Elliott Kember, has a post on his blog right now discussing an apparent “security vulnerability” in Chrome.  Security Vulnerability is in quotes there, not to mock Mr. Kember, but because the behavior Chrome exhibits is debateable as either vulnerability or feature.  First, let’s walk through the behavior.

If you’ve saved passwords into Chrome, navigate to chrome://settings/passwords and click on a row.  You’ll see a “show” button which, when clicked, displays your saved password.I’m lazy, so I’ll just screenshot Kember’s blog:

Screenshot

Now Kember thinks this is a serious problem and he might be right.  Most users probably don’t think that when they save their password to their browser that someone can trivially just open a window and copy their passwords.  Kember holds that Chrome should require some kind of master password or key to prevent exposing these passwords to prying eyes and certainly that would at least keep users from casually browsing a person’s stored password file.

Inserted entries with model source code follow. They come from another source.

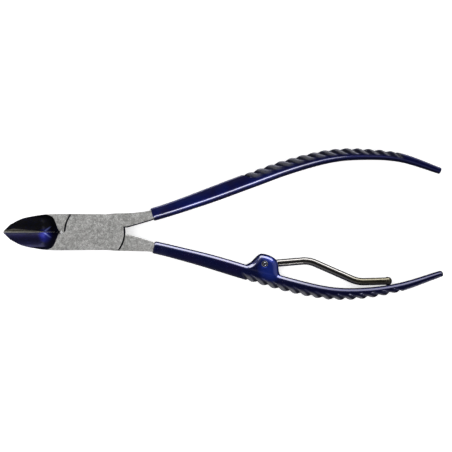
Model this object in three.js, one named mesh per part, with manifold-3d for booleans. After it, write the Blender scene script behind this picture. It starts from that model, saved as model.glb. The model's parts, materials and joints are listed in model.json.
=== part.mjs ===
// Mosaic glass nippers: two forged halves crossing in a lap joint, a flush pivot rivet,
// and a bent spring wire hinged on a pin in a slotted lug on the lower handle.
//
// Millimetres, +Z up. The tool lies on its side with the jaws closed and pointing to -X.
// The origin is on the pivot axis, in the ground lower flat of the head (Z = 0).
// The upper half carries the upper handle (+Y) and the lower jaw (-Y), and its disc is the
// higher one in the lap. The lower half carries the lower handle, the upper jaw and the lug.
import * as THREE from "three";
import { mergeVertices } from "three/addons/utils/BufferGeometryUtils.js";
import Module from "manifold-3d";

const wasm = await Module();
wasm.setup();

// ---- Driving dimensions ------------------------------------------------------------------
const HEAD_THICKNESS = 8.6;
const MID_PLANE = HEAD_THICKNESS / 2;
const TIP_X = -31.3;
const TIP_BLUNTNESS = 0.3; // half height of the closed jaws' blunt tip
const LAP_GAP = 0.16; // between the two lapped discs
const DISC_RADIUS = 10.2;
const SHOULDER_RADIUS = 10.6; // wall that the other half's disc turns inside
const NECK_HEIGHT = 6.05; // where the disc's arcs meet the head's edges
const EDGE_GAP = 0.12; // between the closed cutting edges
const RELIEF_RADIUS = 0.42; // small hole behind the cutting edges

const EDGE_HEIGHT = 2.2; // the cutting edge above the lower flat
const WHEEL_RADIUS = 8; // V-edged wheel that scoops the front bevels
const WHEEL_HALF_WIDTH = 8;
const BEVEL_SLOPE = 0.6; // rise of a front bevel per millimetre away from the edge
const HEEL_X = -11.8; // where the scoop leaves the upper flat, on the centreline
const BACK_BEVEL = 1.6; // half width and height of the notch behind the edges
const BACK_BEVEL_LENGTH = 21;
const TIP_HEIGHT = 5.3; // the jaws' thickness at the tip
const TIP_TAPER_X = -15; // where the jaws start to thin
const SHANK_TAPER_X = 14; // where the shanks start to thin
const SHANK_END_X = 24;
const SHANK_END_DROP = 1.3; // from each flat to the shank's end

const RIVET_RADIUS = 2.5;
const RIVET_HEAD_RADIUS = 3.5;
const RIVET_HEAD_DEPTH = 1.2;
const RIVET_CLENCH = 1;
const RUNNING_CLEARANCE = 0.08;

const RIDGE_PITCH = 3.76;
const RIDGE_COUNT = 14;
const RIDGE_START = 33.6; // along the handle's centreline, from its end in the shank
const RIDGE_HEIGHT = 0.85;
const RIDGE_LEAN = 0.13; // share of a pitch for each millimetre of height

const LUG_WIDTH = 7.2;
const LUG_ROUNDING = 0.7;
const SLOT_WIDTH = 3.1;
const SLOT_CLEARANCE = 0.5; // from the eye to the slot's floor and end wall
const SLOT_TOP_Y = -4;
const SLOT_MOUTH_X = 67;
const PIN = new THREE.Vector2(57.7, -10.8);
const PIN_RADIUS = 0.95;
const PIN_INSET = 0.1; // each end of the pin below the lug's side
const EYE_RADIUS = 2.1;
const WIRE_RADIUS = 1.25;
const WIRE_BEND = 2.2; // length of wire taken up by half a bend
const WIRE_SWING = THREE.MathUtils.degToRad(60.3);
const TOE_RADIUS = 1.45;
const SEAT_CLEARANCE = 0.3; // between the toe and the dimples that it seats in

// ---- Finishes ----------------------------------------------------------------------------
const blueCoat = new THREE.MeshStandardMaterial({ color: 0x171b63, roughness: 0.22, metalness: 0.75 });
const satinSteel = new THREE.MeshStandardMaterial({ color: 0x9b9a97, roughness: 0.5, metalness: 0.9 });
const springSteel = new THREE.MeshStandardMaterial({ color: 0x8c8a88, roughness: 0.18, metalness: 1 });

// ---- Small helpers -------------------------------------------------------------------------
const flat = ([x, y]) => new THREE.Vector2(x, y);
const level = ([x, y]) => new THREE.Vector3(x, y, MID_PLANE);

// A closed geometry as a solid that can be joined and cut.
function solid(geometry) {
  const bare = geometry.index ? geometry.toNonIndexed() : geometry.clone();
  bare.deleteAttribute("normal");
  bare.deleteAttribute("uv");
  const merged = mergeVertices(bare, 1e-4);
  return new wasm.Manifold(
    new wasm.Mesh({
      numProp: 3,
      vertProperties: merged.attributes.position.array,
      triVerts: new Uint32Array(merged.index.array),
    }),
  );
}

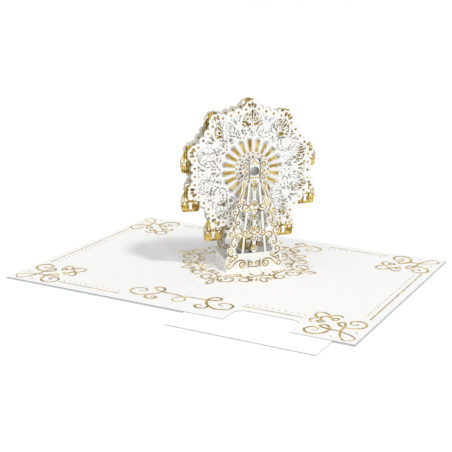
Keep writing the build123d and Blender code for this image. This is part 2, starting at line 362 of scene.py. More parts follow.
@dataclass
class Cutting:
    """Paper kept, paper cut away and threads left standing in the cuts, as closed outlines."""

    kept: list[Outline] = field(default_factory=list)
    cut: list[Outline] = field(default_factory=list)
    threads: list[Outline] = field(default_factory=list)

    def slab(self, thickness: float = PAPER) -> tuple[np.ndarray, list[list[int]], int]:
        """Closed sheet with the holes cut through.

        The outlines are joined in one constrained triangulation. A triangle is kept where it
        lies in a kept outline, and in no cut one unless a thread covers it, and loose bits fall
        out. Both faces repeat the kept triangles, and a wall stands on each edge that only one
        of them has.

        Args:
            thickness: Thickness of the sheet, half to each side of its plane.

        Returns:
            Points, faces, and how many of the faces, at the end of the list, are cut walls.
        """
        loops = self.kept + self.threads + self.cut
        sizes = np.array([len(loop) for loop in loops])
        starts = np.concatenate([[0], np.cumsum(sizes)[:-1]])
        rims = [list(range(start, start + size)) for start, size in zip(starts, sizes)]
        flat, _, triangles, _, _, owners = delaunay_2d_cdt(
            [tuple(point) for point in np.vstack(loops)], [], rims, 1, 1e-5, True)
        first_thread, first_cut = len(self.kept), len(self.kept) + len(self.threads)
        paper = [bool(owner) and min(owner) < first_thread
                 and (max(owner) < first_cut or any(first_thread <= o < first_cut for o in owner))
                 for owner in owners]
        kept = largest_sheet(np.array([face for face, is_paper in zip(triangles, paper)
                                       if is_paper]), len(flat))
        used, kept = np.unique(kept, return_inverse=True)
        kept = kept.reshape(-1, 3)
        plane = np.array([tuple(point) for point in flat])[used]
        count = len(plane)
        points = np.vstack([np.column_stack([plane, np.full(count, level)])
                            for level in (-thickness / 2, thickness / 2)])
        edges = np.vstack([kept[:, [0, 1]], kept[:, [1, 2]], kept[:, [2, 0]]])
        key = np.sort(edges, axis=1)
        _, where, times = np.unique(key, axis=0, return_inverse=True, return_counts=True)
        rim = edges[times[where.reshape(-1)] == 1]
        walls = np.column_stack([rim[:, 0] + count, rim[:, 0], rim[:, 1], rim[:, 1] + count])
        faces = kept[:, ::-1].tolist() + (kept + count).tolist() + walls.tolist()
        return points, faces, len(walls)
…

But there’s a flip side too.  Even if Chrome didn’t have this screen there would still be a fairly easy way to compel the browser to cough up its passwords.  Chrome’s built-in designer tools can allow you to change a password box to a text box, thereby exposing the password.

Password

This is a vulnerability that exists in every browser that saves passwords.  The nature of the field means that the browser must supply the password as if it were typed by a human.  Chrome’s designers made a decision not to deceive their users into believing that their stored passwords were more secure than they really are.

Who’s right?  Who’s wrong?

Well, neither really.  The correct answer to this problem is to prevent the filling of these boxes and thus the opening of that security hole without the user’s permission.  Simply put, Chrome and other browsers should do what third-party password management tools like 1Pass and LastPass do: prompt the user for a master password before filling in any details.

Getting users to exercise good password discipline is hard enough without companies like Google undercutting good practices.  Chrome is a heck of a browser and it is hardly alone in exposing this vulnerability, but the industry standard is no excuse.